FAO’s Chief Economist further explained that for LDCs to be able to cope with risks it is a must to put in place well-targeted social protection to support the most vulnerable, including cash transfers and food for work programs.
Another way to do this, he said, is to prioritize investments in interventions with the maximum returns and assuring minimizing tradeoffs, a measure that needs accurate and up-to-date data and information to take the right decisions. The FAO Hand in Hand initiative is currently supporting this.
To build resilience and increase productivity in the face of climate change, smallholder farmers in LDCs also need access to technology, markets, crop diversification, finance and resilient infrastructure, among other measures, Torero underscored.
Finally, to build back better, investments in renewable energy, digital solutions and addressing the gender gap are of core importance.
“We need to connect energy, water, technology and human capacity to transform agrifood systems”, the FAO expert underlined, adding that a new social contract is needed to guide our common life on our shared planet.
“This social contract has as pre-condition that we work together to increase resilience to secure for all people recognition of the universal right to food and provision of the means to attain it”, he concluded.

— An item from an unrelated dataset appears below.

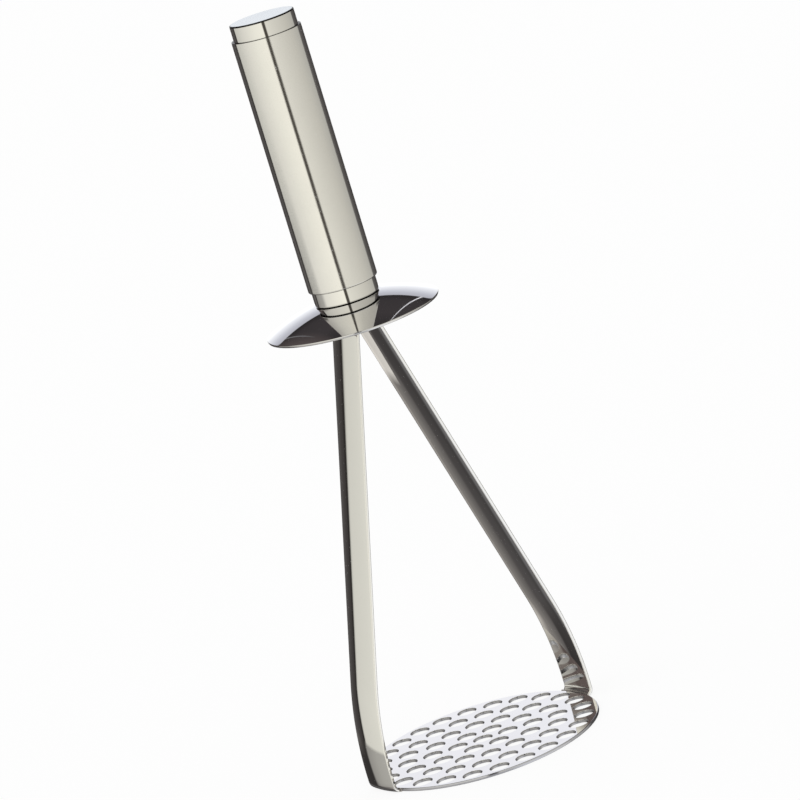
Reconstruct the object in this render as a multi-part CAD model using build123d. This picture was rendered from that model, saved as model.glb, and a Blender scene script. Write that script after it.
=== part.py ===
from build123d import *
from math import asin, atan2, cos, degrees, radians, sin, sqrt, tan
import os

# A potato masher in stainless steel. It stands on its mashing plate: the origin is the middle of
# the plate's underside, +Z runs up the handle, and the two legs lie in the XZ plane.

# Mashing plate
plate_radius = 43.5
plate_thickness = 1.2
plate_edge_radius = 0.3
hole_diameter = 7.4
hole_rim_land = 1.64
hole_web_least = 2.0
holes_added_per_ring = 6
hole_first_direction = -25.9

# Legs: wide straps, slightly dished across their width, with the dish open to the middle
leg_width = 16.6
leg_thickness = 1.2
leg_lower_bend_height = 22.8
leg_upright_above_heel = 1.9
leg_upper_bend_below_hub = 1.8
leg_upper_bend_radius = 12.0
leg_top_drop = 1.0
heel_bend_radius = 2.3

# Welds
foot_weld_width = 0.6
foot_weld_crown = 0.15
foot_weld_overrun = 0.5
hub_weld_leg = 0.9
hub_weld_end_margin = 0.8

# Hub block between the tops of the legs
hub_width = 9.2
hub_length = 14.0
hub_height = 7.4

# Threaded stud
stud_diameter = 6.0
stud_chamfer = 0.6
stud_grip_in_plug = 12.0
stud_grip_in_hub = 6.4
thread_clearance = 0.05
tapped_hole_spare_depth = 1.5

# Hand guard
guard_seat_height = 170.4
guard_radius = 31.7
guard_thickness = 1.0
guard_dome_radius = 70.0
guard_seat_radius = 12.2
guard_hole_clearance = 0.25
guard_rim_radius = 0.3

# Handle tube
tube_diameter = 25.4
tube_wall = 0.9
tube_length = 93.3
tube_top_edge_radius = 0.2
tube_bottom_edge_radius = 0.6

# Plugs in the two ends of the tube
plug_clearance = 0.05
collar_visible_height = 5.5
collar_insert_depth = 16.0
collar_lower_edge_radius = 0.8
cap_visible_height = 5.9
cap_insert_depth = 12.0
cap_edge_radius = 0.55
plug_lead_chamfer = 0.8
cap_hollow_wall = 2.2
cap_hollow_depth = 10.0

# Places that follow from the sizes above
hole_ring_span = plate_radius - hole_rim_land - hole_diameter / 2
hole_ring_count = int(hole_ring_span / (hole_diameter + hole_web_least))
hole_ring_pitch = hole_ring_span / hole_ring_count
tube_radius = tube_diameter / 2
plug_radius = tube_radius - tube_wall - plug_clearance
stud_radius = stud_diameter / 2
tapped_radius = stud_radius + thread_clearance
guard_top_height = guard_seat_height + guard_thickness
tube_bottom_height = guard_top_height + collar_visible_height
tube_top_height = tube_bottom_height + tube_length
hub_bottom_height = guard_seat_height - hub_height
leg_foot_reach = plate_radius + heel_bend_radius
leg_hub_reach = hub_width / 2 + leg_thickness / 2
leg_upper_bend_height = hub_bottom_height - leg_upper_bend_below_hub
leg_top_height = guard_seat_height - leg_top_drop
heel_centre_height = leg_thickness / 2 + heel_bend_radius
heel_inner_radius = heel_bend_radius - leg_thickness / 2
heel_outer_radius = heel_bend_radius + leg_thickness / 2
heel_end_reach = plate_radius + foot_weld_width
leg_inner_reach = leg_foot_reach - leg_thickness / 2
leg_outer_reach = leg_foot_reach + leg_thickness / 2
leg_half_turn = degrees(asin(leg_width / 2 / leg_foot_reach))
overrun = leg_thickness

# How near an edge's radius and height lie to the named ones, as a share of its rounding
edge_match_share = 0.1


def turned(points):
    """Spin a closed outline of (radius, height) points about the Z axis."""
    outline = Plane.XZ * Polyline(*points, close=True)
    return revolve(make_face(outline), Axis.Z)


def fillet_ring(solid, radius, height, size):
    """Round every edge of a turned piece that circles the axis at one radius and height."""
    near = size * edge_match_share
    ring = [
        edge
        for edge in solid.edges().filter_by(GeomType.CIRCLE)
        if abs(edge.radius - radius) < near and abs(edge.arc_center.Z - height) < near
    ]
    return fillet(ring, size)


def make_mashing_plate():
    """A flat disc with one middle hole and rings of holes round it."""
    disc = turned([
        (0, 0),
        (plate_radius, 0),
        (plate_radius, plate_thickness),
        (0, plate_thickness),
    ])
    disc = fillet_ring(disc, plate_radius, plate_thickness, plate_edge_radius)
    disc = fillet_ring(disc, plate_radius, 0, plate_edge_radius)
    places = [(0, 0)]
    for ring in range(1, hole_ring_count + 1):
        count = holes_added_per_ring * ring
        for step in range(count):
            turn = radians(hole_first_direction + step * 360 / count)
            reach = hole_ring_pitch * ring
            places.append((reach * cos(turn), reach * sin(turn)))
    punch = Cylinder(
        hole_diameter / 2,
        plate_thickness + 2 * overrun,
        align=(Align.CENTER, Align.CENTER, Align.MIN),
    )
    return disc - [Pos(x, y, -overrun) * punch for x, y in places]


def strap_section(mid_reach, height):
    """The strap's cross-section in a level plane, dished about the Z axis at the foot."""
    inner_arc = CenterArc((0, 0), leg_inner_reach, -leg_half_turn, 2 * leg_half_turn)
    outer_arc = CenterArc((0, 0), leg_outer_reach, -leg_half_turn, 2 * leg_half_turn)
    sides = [Line(inner_arc @ end, outer_arc @ end) for end in (0, 1)]
    section = make_face([inner_arc, outer_arc, *sides])
    return Pos(mid_reach - leg_foot_reach, 0, height) * section


def make_right_leg():
    """Sweep the strap down from the hub, then turn its heel in to the plate's rim."""
    corners = [
        (leg_hub_reach, 0, leg_top_height),
        (leg_hub_reach, 0, leg_upper_bend_height),
        (leg_foot_reach, 0, leg_lower_bend_height),
        (leg_foot_reach, 0, heel_centre_height),
    ]
    spread = leg_foot_reach - leg_hub_reach
    lean = atan2(spread, leg_upper_bend_height - leg_lower_bend_height)
    bend_run = leg_lower_bend_height - heel_centre_height - leg_upright_above_heel
    lower_bend_radius = bend_run / tan(lean / 2)
    route = FilletPolyline(*corners, radius=[leg_upper_bend_radius, lower_bend_radius])
    strap = sweep(strap_section(leg_hub_reach, leg_top_height), path=route)

    ring = Circle(heel_outer_radius) - Circle(heel_inner_radius)
    bend = Pos(plate_radius, heel_centre_height) * ring
    kept = Pos(heel_end_reach, heel_centre_height) * Rectangle(
        heel_outer_radius, heel_outer_radius, align=(Align.MIN, Align.MAX)
    )
    profile = Plane.XZ * (bend & kept)
    heel = Rot(0, 0, -leg_half_turn) * revolve(profile, Axis.Z, 2 * leg_half_turn)
    return strap + heel


def make_foot_weld():
    """A butt bead between the right heel and the rim, with a low crown."""
    half_turn = degrees(asin((leg_width / 2 + foot_weld_overrun) / leg_foot_reach))
    rim_bottom = (plate_radius, 0)
    rim_top = (plate_radius, plate_thickness)
    bottom_drop = sqrt(heel_outer_radius**2 - foot_weld_width**2)
    top_drop = sqrt(heel_inner_radius**2 - foot_weld_width**2)
    heel_bottom = (heel_end_reach, heel_centre_height - bottom_drop)
    heel_top = (heel_end_reach, heel_centre_height - top_drop)
    middle_height = (rim_top[1] + heel_top[1]) / 2
    crown = (plate_radius + foot_weld_width / 2, middle_height + foot_weld_crown)
    bead = make_face([
        Line(rim_bottom, heel_bottom),
        Line(heel_bottom, heel_top),
        ThreePointArc(heel_top, crown, rim_top),
        Line(rim_top, rim_bottom),
    ])
    return Rot(0, 0, -half_turn) * revolve(Plane.XZ * bead, Axis.Z, 2 * half_turn)


def make_leg_hub():
    """A block whose flanks are milled to the dish of the two legs, tapped through for the stud."""
    block = Pos(0, 0, hub_bottom_height) * Box(
        hub_width, hub_length, hub_height, align=(Align.CENTER, Align.CENTER, Align.MIN)
    )
    flank = Cylinder(leg_inner_reach, hub_height, align=(Align.CENTER, Align.CENTER, Align.MIN))
    for side in (1, -1):
        centre_x = side * (leg_hub_reach - leg_foot_reach)
        block = block & Pos(centre_x, 0, hub_bottom_height) * flank
    bore = Cylinder(tapped_radius, hub_height, align=(Align.CENTER, Align.CENTER, Align.MIN))
    return block - Pos(0, 0, hub_bottom_height) * bore


def make_hub_weld():
    """One fillet bead in the corner between the hub's end face and the right leg."""
    centre_x = leg_hub_reach - leg_foot_reach
    hub_end = hub_length / 2

    def on_leg(y):
        return centre_x + sqrt(leg_inner_reach**2 - y**2), y

    corner = on_leg(hub_end)
    middle = on_leg(hub_end + hub_weld_leg / 2)
    tip = on_leg(hub_end + hub_weld_leg)
    toe = (corner[0] - hub_weld_leg, hub_end)
    bead = make_face([Line(corner, toe), Line(toe, tip), ThreePointArc(tip, middle, corner)])
    height = hub_height - leg_top_drop - 2 * hub_weld_end_margin
    return Pos(0, 0, hub_bottom_height + hub_weld_end_margin) * extrude(bead, height)


def make_joint_stud():
    """The stud that draws the collar plug, the guard and the hub together."""
    bottom = guard_seat_height - stud_grip_in_hub
    top = guard_top_height + stud_grip_in_plug
    return turned([
        (0, bottom),
        (stud_radius - stud_chamfer, bottom),
        (stud_radius, bottom + stud_chamfer),
        (stud_radius, top - stud_chamfer),
        (stud_radius - stud_chamfer, top),
        (0, top),
    ])


def dome_height(radius, sphere_radius):
    """Height of a sphere of the dome's centre at a distance from the axis."""
    centre = guard_top_height - sqrt(guard_dome_radius**2 - guard_seat_radius**2)
    return centre + sqrt(sphere_radius**2 - radius**2)


def make_guard_dome():
    """A pressed shallow dome with a flat seat for the collar and a hole for the stud."""
    inner_radius = guard_dome_radius - guard_thickness
    centre = dome_height(0, guard_dome_radius) - guard_dome_radius
    under_seat_radius = sqrt(inner_radius**2 - (guard_seat_height - centre) ** 2)
    hole_radius = stud_radius + guard_hole_clearance
    middle = (guard_seat_radius + guard_radius) / 2
    under_seat = (under_seat_radius, guard_seat_height)
    under_rim = (guard_radius, dome_height(guard_radius, inner_radius))
    top_rim = (guard_radius, dome_height(guard_radius, guard_dome_radius))
    top_seat = (guard_seat_radius, guard_top_height)
    section = make_face([
        Line((hole_radius, guard_seat_height), under_seat),
        ThreePointArc(under_seat, (middle, dome_height(middle, inner_radius)), under_rim),
        Line(under_rim, top_rim),
        ThreePointArc(top_rim, (middle, dome_height(middle, guard_dome_radius)), top_seat),
        Line(top_seat, (hole_radius, guard_top_height)),
        Line((hole_radius, guard_top_height), (hole_radius, guard_seat_height)),
    ])
    dome = revolve(Plane.XZ * section, Axis.Z)
    for _, height in (under_rim, top_rim):
        dome = fillet_ring(dome, guard_radius, height, guard_rim_radius)
    return dome


def make_collar_plug():
    """A turned plug that stands on the guard and fills the lower end of the tube."""
    bottom = guard_top_height
    top = tube_bottom_height + collar_insert_depth
    tapped_depth = stud_grip_in_plug + tapped_hole_spare_depth
    plug = turned([
        (tapped_radius, bottom),
        (plug_radius, bottom),
        (plug_radius, top - plug_lead_chamfer),
        (plug_radius - plug_lead_chamfer, top),
        (0, top),
        (0, bottom + tapped_depth),
        (tapped_radius, bottom + tapped_depth),
    ])
    return fillet_ring(plug, plug_radius, bottom, collar_lower_edge_radius)


def make_handle_tube():
    """The brushed grip: a plain tube with its end edges eased."""
    bore_radius = tube_radius - tube_wall
    tube = turned([
        (bore_radius, tube_bottom_height),
        (tube_radius, tube_bottom_height),
        (tube_radius, tube_top_height),
        (bore_radius, tube_top_height),
    ])
    tube = fillet_ring(tube, tube_radius, tube_bottom_height, tube_bottom_edge_radius)
    return fillet_ring(tube, tube_radius, tube_top_height, tube_top_edge_radius)


def make_end_cap():
    """A turned plug that closes the upper end of the tube, hollowed from below."""
    bottom = tube_top_height - cap_insert_depth
    top = tube_top_height + cap_visible_height
    hollow_radius = plug_radius - cap_hollow_wall
    cap = turned([
        (hollow_radius, bottom),
        (plug_radius - plug_lead_chamfer, bottom),
        (plug_radius, bottom + plug_lead_chamfer),
        (plug_radius, top),
        (0, top),
        (0, bottom + cap_hollow_depth),
        (hollow_radius, bottom + cap_hollow_depth),
    ])
    return fillet_ring(cap, plug_radius, top, cap_edge_radius)


right_leg = make_right_leg()
foot_weld = make_foot_weld()
hub_weld = make_hub_weld()
half_turn_round = Rot(0, 0, 180)
hub_weld_pair = [hub_weld, mirror(hub_weld, Plane.XZ)]

pieces = {
    "mashing_plate": make_mashing_plate(),
    "right_leg": right_leg,
    "left_leg": half_turn_round * right_leg,
    "foot_welds": Compound([foot_weld, half_turn_round * foot_weld]),
    "leg_hub": make_leg_hub(),
    "hub_welds": Compound(hub_weld_pair + [half_turn_round * bead for bead in hub_weld_pair]),
    "joint_stud": make_joint_stud(),
    "guard_dome": make_guard_dome(),
    "collar_plug": make_collar_plug(),
    "handle_tube": make_handle_tube(),
    "end_cap": make_end_cap(),
}

os.makedirs("parts", exist_ok=True)
for name, shape in pieces.items():
    export_step(shape, f"parts/{name}.step")
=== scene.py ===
from math import asin, atan2, cos, hypot, pi, radians, sin, sqrt, tan

import bmesh
import bpy
from mathutils import Matrix, Vector


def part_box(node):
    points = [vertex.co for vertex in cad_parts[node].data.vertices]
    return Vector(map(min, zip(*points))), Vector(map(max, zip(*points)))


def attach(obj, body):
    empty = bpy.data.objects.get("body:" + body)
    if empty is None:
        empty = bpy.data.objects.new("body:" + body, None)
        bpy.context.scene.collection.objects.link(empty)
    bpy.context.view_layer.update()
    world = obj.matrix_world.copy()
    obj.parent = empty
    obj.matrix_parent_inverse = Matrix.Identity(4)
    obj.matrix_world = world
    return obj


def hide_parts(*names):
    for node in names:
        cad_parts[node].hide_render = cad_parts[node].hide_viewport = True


bl_info = {
    "name": "Potato masher",
    "version": (1, 0, 0),
    "blender": (4, 5, 0),
    "location": "3D View > Sidebar > Potato masher",
    "description": "Models and finishes a stainless steel potato masher and its studio",
    "category": "Object",
}

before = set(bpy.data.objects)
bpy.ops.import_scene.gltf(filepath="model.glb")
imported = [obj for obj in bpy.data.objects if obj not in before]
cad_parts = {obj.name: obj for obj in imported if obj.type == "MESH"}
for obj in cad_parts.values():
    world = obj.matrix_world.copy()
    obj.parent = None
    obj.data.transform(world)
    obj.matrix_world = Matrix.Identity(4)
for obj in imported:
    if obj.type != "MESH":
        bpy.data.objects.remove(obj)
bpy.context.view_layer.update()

MM = 0.001
MICRON = 0.000001

# Corners of the CAD nodes that the pieces are built on
PLATE_LOW, PLATE_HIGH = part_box("mashing_plate")
LEG_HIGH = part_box("right_leg")[1]
GUARD_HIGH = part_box("guard_dome")[1]
COLLAR_LOW, COLLAR_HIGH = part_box("collar_plug")
TUBE_LOW, TUBE_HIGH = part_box("handle_tube")
CAP_LOW, CAP_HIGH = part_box("end_cap")
HUB_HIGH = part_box("leg_hub")[1]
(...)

FAO at the 5th UN Conference on the LDCs
Over the weekend, FAO and the UN Industrial Development Organization (UNIDO) launched the Agrifood Systems Transformation Accelerator (ASTA), a global programme designed to help LDCs make their agrifood systems more efficient, inclusive, resilient and sustainable by fostering partnerships and generating public-private investments.
During the Private Sector Forum at the 5th UN Conference on the LDCs, FAO’s Chief Economist highlighted that ASTA will help countries move from broad recommendations and strategies for agrifood systems to concrete implementation and measured impact.
“ASTA brings a fresh new approach”, he said, adding that the initiative brings real impact, catalytic facilitation, partnerships, and technical excellence.
FAO’s Chief Scientist, Ismahane Elouafi, is also in Doha to participate in the conference.
Speaking at a side event dedicated to the importance of investment in research and development in LDCs for smart and innovative societies, Elouafi underscored the importance of investing in science to transform agrifood systems.
“Statistics shows investment in research and development in agriculture is extremely low”, she warned, adding that nations not only need to increase these investments but also maintain them continuously.